Even C# has some ability to do this now, with the 'var' types, though I have no idea whether it does any kind of type resolution either at compile time or run time. I assume so, because that's sort of an important feature of a well-designed OOP language with sensible support for polymorphism (not all do - I am looking at you, C++), but I can't be bothered to check.
Mind you, bignums are usually orders of magnitude slower than the system numbers, so you generally can coerce a value to one size and representation when you need to, to some extent.

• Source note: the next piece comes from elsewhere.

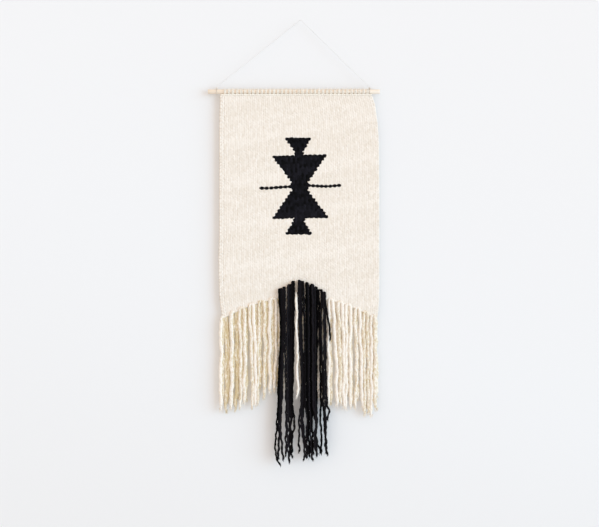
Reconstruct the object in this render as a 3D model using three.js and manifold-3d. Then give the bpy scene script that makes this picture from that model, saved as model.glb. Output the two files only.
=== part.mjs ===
// Tapestry wall hanging: a woven wool panel on a wooden dowel, hung by one thread from a nail.
// Millimetres, +Z up, +X to the right, the front faces -Y. The origin is the point of the nail
// that the thread rests on. Everything hangs down from there along -Z.

import * as THREE from 'three';
import { mergeVertices } from 'three/addons/utils/BufferGeometryUtils.js';
import Module from 'manifold-3d';

const wasm = await Module();
wasm.setup();

// Clearance between pieces that touch in the real thing.
const clearance = 0.3;

// Hanging thread: its route from the left knot over the nail to the right knot.
const threadDiameter = 0.8;
const threadSides = 8;
const threadSteps = 80;
const threadRoute = [
  [-147.8, 0, -117.4],
  [-130, 0, -103.1],
  [-110, 0, -87.0],
  [-90, 0, -70.9],
  [-70, 0, -54.8],
  [-50, 0, -38.8],
  [-30, 0, -22.7],
  [-12, 0, -8.2],
  [-4, 0, -1.8],
  [-1.9, 0, -0.1],
  [0, 0, 0.6],
  [2.1, 0, -0.25],
  [4, 0, -2.1],
  [12, 0, -9.9],
  [30, 0, -27.5],
  [50, 0, -47.1],
  [70, 0, -66.6],
  [90, 0, -86.1],
  [106, 0, -101.8],
  [122, 0, -117.4],
];
const knotBall = 3.2;
const knotWrapWidth = 2.6;
const knotWrapThickness = 1.2;
const knotWrapSides = 16;
const knotBallSides = 10;
const knotBallRings = 8;

// Dowel: it lies in the two knots.
const dowelDiameter = 8;
const dowelLength = 304;
const dowelCentreX = -11.7;
const dowelSides = 32;

// Warp loops: doubled cotton ends that turn over the dowel.
const loopCount = 36;
const loopPitch = 7.2;
const loopFirstX = -133.6;
const loopWidth = 3.2;
const loopYarn = 1.2;
const loopSegments = 12;
const headerHeight = 1.5;
const headerDepth = 2.4;
const loopStemWidth = 1.2;
const headerMargin = 8.5;

// Woven panel.
const panelLeftX = -143.7;
const panelRightX = 139.4;
const panelThickness = 5;
const panelCornerZ = -527;
const panelCornerInset = 4;
const panelCornerRise = 32;
const archRise = 39;
const shoulderInset = 11;
const shoulderDrop = 48;
const outlineSegments = 16;

// Black figure woven into the panel: four stepped wedges, two necks and a waist.
const figureCentreX = -2.6;
const figureTopZ = -208.5;
const stepHeight = 5.9;
const capSteps = 4;
const capHalfWidth = 22.5;
const wedgeSteps = 8;
const wedgeHalfWidth = 47.5;
const neckHalfWidth = 8.5;
const neckHeight = 4.4;
const waistHalfWidth = 14.2;
const waistHeight = 15;
const lineHeight = 4;
const lineLeftTipX = -72.6;
const lineRightTipX = 69.9;

// Cream fringe: lengths of yarn folded double and knotted into the lower edge.
// How far each strand falls below the panel's lower corners, from left to right.
const creamGroups = [
  { name: 'left', leftX: -142, rightX: -42, count: 6 },
  { name: 'centre', leftX: -42, rightX: 45.4, count: 5 },
  { name: 'right', leftX: 45.4, rightX: 139.4, count: 6 },
];
const creamStrandDiameter = 7;
const creamStrandOffset = 3.9;
const creamKnotDiameter = 7;
const creamFall = {
  left: [161, 164, 159, 162, 149, 157, 153, 154, 145, 137, 127, 131],
  centre: [128, 125, 130, 133, 129, 126, 133, 131, 137, 141],
  right: [156, 151, 157, 159, 156, 153, 160, 157, 170, 167, 172, 163],
};

// Black fringe: thinner yarn knotted onto the front face in two bunches, in a curved row.
// Its falls are also below the panel's lower corners.
const blackGroups = [
  { leftX: -41.6, count: 4 },
  { leftX: -5.4, count: 7 },
];
const blackPitch = 7.2;
const blackRowAboveArch = 28;
const blackRowSag = 17;
const blackRowHalfSpan = 43;
const blackStrandDiameter = 3.6;
const blackStrandOffset = 1.5;
const blackLayerSpacing = 2.9;
const blackKnotDiameter = 6.4;
const blackFall = [
  233, 257, 243, 249, 255, 245, 251, 237, 230, 239, 251,
  241, 245, 235, 244, 247, 252, 238, 243, 231, 237, 241,
];
const knotSides = 10;
const strandSides = 8;
const strandTaper = 0.85;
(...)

Each language has its own way of handling (or not handling) ambiguities and loss of exactitude, but for the most part, they do a decent job of it for most purposes. and can force an inexact representation of an exact value, or vice versa, at the possible cost of precision (e.g, when going from a rational '1/3'
to a floating-point '0.333333..').
In all of these cases, this sort of numeric flexibility depends on two things: a practical separation of the language definition and language implementation, and a conceptual separation of the data from the variables. This means that in all of these languages, the
assumed structure is that variables are references - either typed or untyped, depending - to typed data objects, but they translator (compiler, interpreter, whatev') is free to 'snap pointers' and use the memory of the references to hold suitably small elements
so long as doing so doesn't change the semantics or run-time behavior.
As you can see, this just doesn't fit C well, and doesn't fit assembly language - which,
by definition, approximates a one-to-one correspondence between mnemonics and machine opcodes.
I am done for now, but I have a feeling that you are going to say more foolish things in the near future.